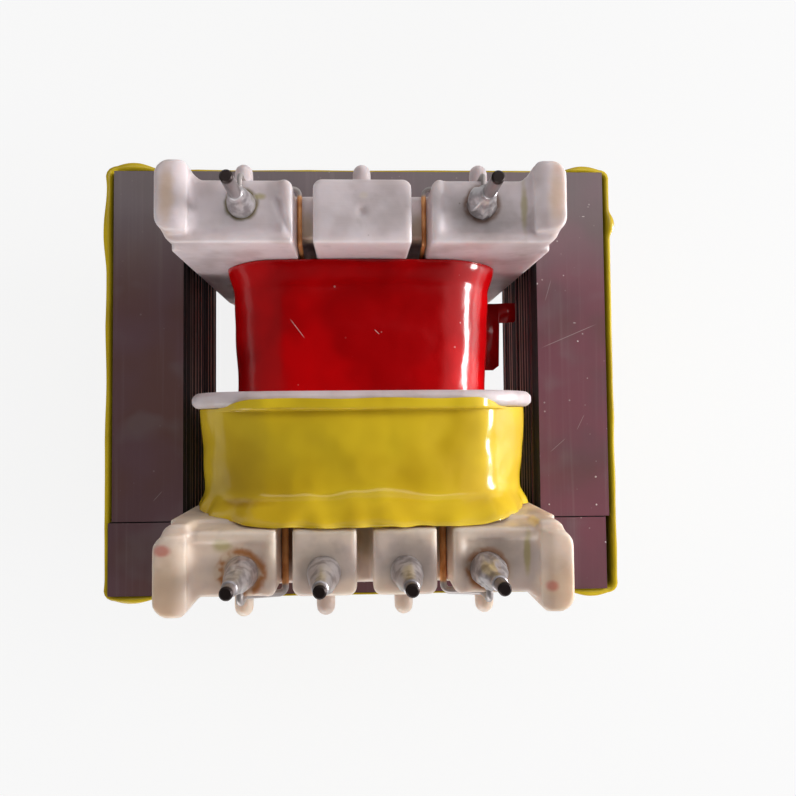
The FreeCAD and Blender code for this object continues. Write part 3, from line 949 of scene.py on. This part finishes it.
@dataclass
class TapeEnd:
    """The loose end of the red tape, standing off the right side of the coil."""

    finish: Finish
    thickness: float = 0.16

    def build(self) -> bpy.types.Object:
        """Makes the loose end beside the coil.

        Returns:
            The new piece.
        """
        high = box_mm("primary_tape")[1]
        top, z = high.y - 1.95, CORE_FACE - 4.0
        rows = []
        for x, drop in ((high.x, 1.5), (high.x - 0.1, 1.7), (high.x - 0.75, 1.75), (high.x - 1.4, 1.75),
                        (high.x - 1.5, 5.6), (high.x - 2.0, 6.0), (high.x - 3.9, 6.0)):
            curl = z + 0.15 * math.sin(2 * x)
            over = curl + self.thickness
            corners = ((top, curl), (top - drop, curl), (top - drop, over), (top, over))
            rows.append([Vector((x, y, height)) for y, height in corners])
        for end in (0, -1):
            middle = sum(rows[end], Vector()) / 4
            rows.insert(0 if end == 0 else len(rows), [middle] * 4)
        return put_on(lay_skin("red_tape_end", rows, self.finish.material()))


@dataclass
class CoreBand:
    """The yellow tape round the four sides of the core, its upper edge flaring off the sheets.

    Attributes:
        finish: the tape's finish.
        thickness: of the tape's turns.
        clearance: between the tape and the widest sheet.
        corner: radius at the core's corners.
        flare: how far the upper edge stands off.
        bulges: where the tape stands off further: X, Y, how long the bulge is and how far it stands off.
    """

    finish: Finish
    thickness: float = 0.22
    clearance: float = 0.03
    corner: float = 0.4
    flare: float = 0.15
    bulges: tuple[tuple[float, float, float, float], ...] = (
        (-19.0, 18.0, 2.0, 0.6), (19.0, 18.0, 1.6, 0.4), (-19.0, -18.0, 2.0, 0.45),
        (19.0, -18.0, 1.8, 0.45), (-21.2, 12.5, 3.0, 0.25), (21.2, 13.2, 0.7, 0.4))
    steps: int = 900
    levels: int = 14

    def build(self) -> bpy.types.Object:
        """Wraps the band and puts it in place of the CAD one.

        Returns:
            The new piece.
        """
        low, high = box_mm("core_band")
        sheets = [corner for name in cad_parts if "_sheets_" in name for corner in box_mm(name)]
        half_x, half_y = (max(abs(corner[axis]) for corner in sheets) + self.clearance for axis in (0, 1))
        path = walk_round(half_x, half_y, self.corner, self.steps)
        rows = []
        levels = [level / (self.levels - 1) for level in range(self.levels)]
        for inner in (False, True):
            for share in reversed(levels) if inner else levels:
                row = []
                for step, (place, out) in enumerate(path):
                    run = step * 0.16
                    slack = 0.8 + 0.5 * ripple(run / 5.0, share, 3.0)
                    loose = ease(share, 0.6, 1.0) + ease(share, 0.3, 0.0) * 0.5
                    stand = self.flare * loose * slack * abs(out.x)
                    for x, y, length, out_by in self.bulges:
                        away = (place - Vector((x, y))).length
                        stand += out_by * ease(away, length + 0.6, 0.3) * ease(share, 0.4, 0.95)
                    end = ease(share, 0.5, 1.0) - ease(share, 0.5, 0.0)
                    drop = abs(0.25 * ripple(run / 6.0, 9.0, 5.0) * end)
                    z = low.z + (high.z - low.z) * share - drop * (1 if share > 0.5 else -1)
                    stand = stand * 0.25 if inner else stand + self.thickness
                    row.append((place + out * stand).to_3d() + Vector((0, 0, z - 0.15 * inner)))
                rows.append(row)
        skin = lay_skin("core_tape_band", rows, self.finish.material(), looped=True)
        return put_on(skin, "core_band")


@dataclass
class SolderJoint:
    """Solder frozen round one pin, from the block's face up the pin.

    Attributes:
        pin: the pin's name.
        seed: shifts its unevenness.
        foot: radius at the block.
        top: radius where it ends on the pin.
        climb: how far up the pin it goes, as a share of the pin's free length.
        belly: 0 where it sweeps in like a fillet, 1 where it bulges like a drop.
        lump: how far its surface wanders.
        lean: where its thicker side points, in degrees from +X towards +Y.
        around: points round the pin.
        levels: rings up it.
    """

    pin: str
    seed: float
    foot: float
    top: float = 0.52
    climb: float = 0.85
    belly: float = 0.7
    lump: float = 0.12
    lean: float = 20.0
    around: int = 48
    levels: int = 30

    def build(self, finish: bpy.types.Material) -> bpy.types.Object:
        """Runs the solder up the pin and puts it in place of the CAD fillet.

        Args:
            finish: the solder's material.

        Returns:
            The new piece.
        """
        seat = box_mm(self.pin + "_solder")[0]
        low, high = box_mm(self.pin + "_pin")
        centre = (low + high) / 2
        height = (high.z - seat.z) * self.climb
        rows = []
        for level in range(self.levels):
            share = level / (self.levels - 1)
            radius = self.top + (self.foot - self.top) * ((1 - share) ** 2.2 * (1 - self.belly)
                                                          + (1 - share ** 1.8) * self.belly)
            row = []
            for step in range(self.around):
                angle = 2 * math.pi * step / self.around
                side = 0.5 + 0.5 * math.cos(angle - math.radians(self.lean))
                uneven = ripple(angle * 1.2 + 4 * math.cos(angle), share * 3, self.seed)
                swell = math.sin(math.pi * min(share * 1.15, 1.0)) ** 0.7
                bulge = self.lump * (uneven + 0.9 * side) * swell
                reach = radius + bulge
                row.append(Vector((centre.x + reach * math.cos(angle), centre.y + reach * math.sin(angle),
                                   seat.z - 0.03 + height * share)))
            rows.append(row)
        crown = Vector((centre.x, centre.y, rows[-1][0].z + 0.02))
        base = Vector((centre.x, centre.y, rows[0][0].z))
        rows = [[base] * self.around] + rows + [[crown] * self.around]
        return put_on(lay_skin(self.pin + "_solder_joint", rows, finish), self.pin + "_solder")


@dataclass
class Camera:
    """The photograph's camera, from a solution of the core's corners, the coils and the pins.

    Attributes:
        place: where it stands, in millimetres; its height is counted from the core's face.
        turn: its turn about X, Y and Z, in degrees; with none it looks straight down.
        lens: focal length for a sensor 36 mm wide.
        shift: how far the picture's middle is off the lens's axis, in picture widths.
    """

    place: tuple[float, float, float] = (-0.522, -3.109, 54.87)
    turn: tuple[float, float, float] = (2.242, -1.833, -0.487)
    lens: float = 29.9
    shift: tuple[float, float] = (0.0257, -0.0087)
    nearest: float = 5.0

    def build(self) -> bpy.types.Object:
        """Sets up the camera and makes it the scene's.

        Returns:
            The camera.
        """
        data = bpy.data.cameras.new("camera")
        data.lens = self.lens
        data.shift_x, data.shift_y = self.shift
        data.clip_start = self.nearest * MM
        camera = bpy.data.objects.new("camera", data)
        camera.location = Vector((self.place[0], self.place[1], self.place[2] + CORE_FACE)) * MM
        camera.rotation_euler = [math.radians(angle) for angle in self.turn]
        bpy.context.scene.collection.objects.link(camera)
        bpy.context.scene.camera = camera
        return camera


@dataclass
class Lamp:
    """One soft lamp that points at the part.

    Attributes:
        name: what it does.
        azimuth: where it stands, in degrees from +X towards +Y.
        elevation: how high it stands, in degrees.
        distance: from the part, in millimetres.
        size: its width and height, in millimetres.
        light: how bright a white surface that faces it becomes, 1 being white.
    """

    name: str
    azimuth: float
    elevation: float
    distance: float
    size: tuple[float, float]
    light: float

    def build(self) -> bpy.types.Object:
        """Hangs the lamp.

        Returns:
            The lamp.
        """
        data = bpy.data.lights.new(self.name, "AREA")
        data.shape = "RECTANGLE"
        data.size, data.size_y = (side * MM for side in self.size)
        data.energy = self.light * (math.pi * self.distance * MM) ** 2
        lamp = bpy.data.objects.new(self.name, data)
        turn, rise = math.radians(self.azimuth), math.radians(self.elevation)
        away = Vector((math.cos(turn) * math.cos(rise), math.sin(turn) * math.cos(rise), math.sin(rise)))
        lamp.location = away * self.distance * MM + Vector((0, 0, CORE_FACE * MM))
        lamp.rotation_euler = away.to_track_quat("Z", "Y").to_euler()
        bpy.context.scene.collection.objects.link(lamp)
        return lamp


@dataclass
class Studio:
    """The white table, the pale room and the lamps.

    Attributes:
        table_side: the table's side, in millimetres.
        glow: the share of the table's look that is plain white to the camera, the rest taking shadow.
        dim: how bright the room's dark side is.
        light: how bright its window side is.
        window_side: the way to its window side.
        overhead: how much of that light the ceiling right overhead gives, where the camera blocks it.
        lamps: the lamps.
    """

    table_side: float = 3000.0
    glow: float = 0.85
    dim: float = 0.13
    light: float = 1.0
    window_side: tuple[float, float, float] = (0.95, 0.25, -0.6)
    overhead: float = 0.1
    lamps: tuple[Lamp, ...] = (Lamp("window", 2, 12, distance=320, size=(150, 52), light=1.0),
                               Lamp("high pane", 86, 57, distance=420, size=(560, 150), light=0.26),
                               Lamp("pale wall", -112, 10, distance=420, size=(500, 140), light=0.7))

    def seen(self, tree: bpy.types.NodeTree) -> Socket:
        """Adds the test of whether the camera looks.

        Args:
            tree: the node tree of the world or the table.

        Returns:
            1 for a camera or transmission ray.
        """
        rays = add_node(tree, "LightPath").outputs
        return add_node(tree, "Math", {0: rays["Is Camera Ray"], 1: rays["Is Transmission Ray"]},
                        operation="MAXIMUM").outputs[0]

    def build_table(self) -> bpy.types.Object:
        """Lays the table under the part.

        Returns:
            None, as mark_backdrop gives nothing back; the table is marked and left in the scene.
        """
        half = self.table_side / 2
        rows = [[Vector((x, y, -0.02)) for x in (-half, half)] for y in (-half, half)]
        material = TableBoard("White lacquer, sprayed", 0.6).material()
        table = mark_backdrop(lay_skin("table", rows, material, ring=False))
        tree = material.node_tree
        output = next(node for node in tree.nodes if node.type == "OUTPUT_MATERIAL")
        board = output.inputs[0].links[0].from_socket
        share = add_node(tree, "Math", {0: self.seen(tree), 1: self.glow}, operation="MULTIPLY").outputs[0]
        white = add_node(tree, "Emission", {"Color": (1, 1, 1, 1), "Strength": 1.0}).outputs[0]
        mixed = add_node(tree, "MixShader", {0: share, 1: board, 2: white}).outputs[0]
        tree.links.new(mixed, output.inputs[0])
        return table

    def build_room(self) -> bpy.types.World:
        """Makes the room, white to the camera and to everything else brighter on its window side.

        Returns:
            The scene's world.
        """
        world = bpy.data.worlds.new("room")
        world.use_nodes = True
        tree = world.node_tree
        tree.nodes.clear()
        way = add_node(tree, "TexCoord").outputs["Generated"]
        towards = add_node(tree, "VectorMath", {0: way, 1: self.window_side}, operation="DOT_PRODUCT")
        level = add_node(tree, "MapRange", {
            "Value": towards.outputs["Value"], "From Min": -0.6, "From Max": 0.8,
            "To Min": self.dim, "To Max": self.light}).outputs[0]
        up = add_node(tree, "SeparateXYZ", {0: way}).outputs[2]
        blocked = add_node(tree, "MapRange", {
            "Value": up, "From Min": 0.84, "From Max": 0.96,
            "To Min": 1.0, "To Max": self.overhead}).outputs[0]
        level = add_node(tree, "Math", {0: level, 1: blocked}, operation="MULTIPLY").outputs[0]
        share = self.seen(tree)
        room = add_node(tree, "Background", {"Color": linear("#f4f2f4"), "Strength": level}).outputs[0]
        white = add_node(tree, "Background", {"Color": (1, 1, 1, 1), "Strength": 1.0}).outputs[0]
        mixed = add_node(tree, "MixShader", {0: share, 1: room, 2: white}).outputs[0]
        add_node(tree, "OutputWorld", {0: mixed})
        bpy.context.scene.world = world
        return world

    def build(self) -> None:
        """Builds the table, the room and the lamps."""
        self.build_table()
        self.build_room()
        for lamp in self.lamps:
            lamp.build()


def main() -> None:
    """Builds the whole scene, piece by piece."""
    logging.basicConfig(level=logging.INFO, format="%(name)s: %(message)s")
    bpy.context.scene.view_settings.view_transform = "Standard"
    Camera().build()
    Studio().build()
    log.info("camera, table and lamps are up")
    log.info("core: %d bundles of sheets", Core().build())
    # The red tape's dark band under the middle of its top edge is painted shade under its curl.
    red = PolyesterTape("Polyester tape, red, wound", 0.16, dust_share=0.5,
                        crease_shade=(("#5c0004", (0.8, 9.0, CORE_FACE + 4.5), (3.4, 0.45, 1.2)),),
                        nicks=(((-5.6, 4.5), (-4.4, 2.9)), ((0.9, 3.6), (1.3, 3.2))))
    # The yellow tape's dark bands are painted shade: along the fold where it dips under its lap, and near
    # its low edge on the left.
    yellow = PolyesterTape("Polyester tape, yellow, wound", 0.16, bright="#ecca2c", deep="#dab524",
                           dust="#f3ecc0", dust_share=0.04, wave=0.012,
                           crease_shade=(("#8f5210", (-5.6, -2.45, CORE_FACE + 7), (3.0, 0.16, 1.2)),
                                    ("#a87a12", (2.0, -2.5, CORE_FACE + 7), (7.0, 0.14, 1.2)),
                                    ("#a87a12", (-8.0, -9.3, CORE_FACE + 6), (3.0, 0.5, 2.0))))
    coils = (TapedCoil("primary_tape", "red_tape_wrap", red, "red_tape", seed=1.0, corner=4.6,
                       profile=((0.0, -0.3), (0.5, -0.1), (0.8, 0.0), (1.0, 0.45)), wide=0.1,
                       crown=0.9, wander=0.07),
             TapedCoil("secondary_tape", "yellow_tape_wrap", yellow, "yellow_tape", seed=2.0, corner=6.2,
                       profile=((0.0, -0.25), (0.2, -0.55), (0.6, -0.38), (1.0, -0.2)), wide=0.42,
                       crown=1.7, wander=0.15, lip=2.3, fold=0.1, edge_wander=0.45, lap=0.66, climb=0.75))
    for coil in coils:
        log.info("coil: %s", coil.build().name)
    log.info("loose end: %s", TapeEnd(red).build().name)
    folded = PolyesterTape("Polyester tape, yellow, folded", 0.25, bright="#e3c424", deep="#d2b21c",
                           dust="#f3ecc0", dust_share=0.05)
    log.info("band: %s", CoreBand(folded).build().name)
    log.info("bobbin: %d faces", len(Bobbin().build().data.polygons))
    solder = TinLeadSolder("Tin and lead solder, frozen", 0.32).material()
    for joint in (SolderJoint("primary_left", 1, foot=1.0, top=0.5, climb=0.45, belly=0.6, lump=0.12,
                              lean=-30),
                  SolderJoint("primary_right", 2, foot=1.05, top=0.5, climb=0.5, belly=0.3, lump=0.3,
                              lean=200),
                  SolderJoint("secondary_left", 3, foot=1.15, climb=0.8, belly=0.4, lump=0.15, lean=20),
                  SolderJoint("secondary_inner_left", 4, foot=1.15, top=0.5),
                  SolderJoint("secondary_inner_right", 5, foot=1.1, top=0.5, lean=60),
                  SolderJoint("secondary_right", 6, foot=1.2, climb=0.75, belly=0.3, lump=0.35, lean=120)):
        joint.build(solder)
    dress([pin + "_pin" for pin in PINS], TinnedWire("Steel wire, tinned", 0.4).material())
    dress(["primary_winding", "secondary_winding"] + [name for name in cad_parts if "_lead_" in name],
          EnamelledCopper("Copper wire, enamelled", 0.35).material())
    log.info("pins, solder and leads are dressed")


if __name__ == "__main__":
    main()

+++++

● **Given exercise**: Give back the listing exactly, please, from its first line to the line containing "thickness: float = 0.16", inclusive, and nothing past that line.

● **Exercise response**:
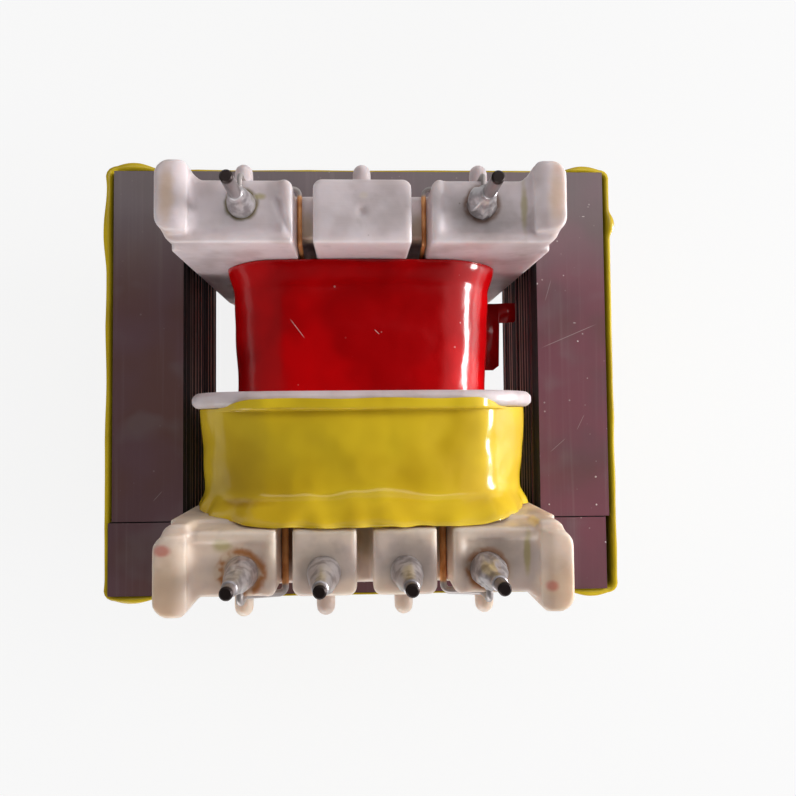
The FreeCAD and Blender code for this object continues. Write part 3, from line 949 of scene.py on. This part finishes it.
@dataclass
class TapeEnd:
    """The loose end of the red tape, standing off the right side of the coil."""

    finish: Finish
    thickness: float = 0.16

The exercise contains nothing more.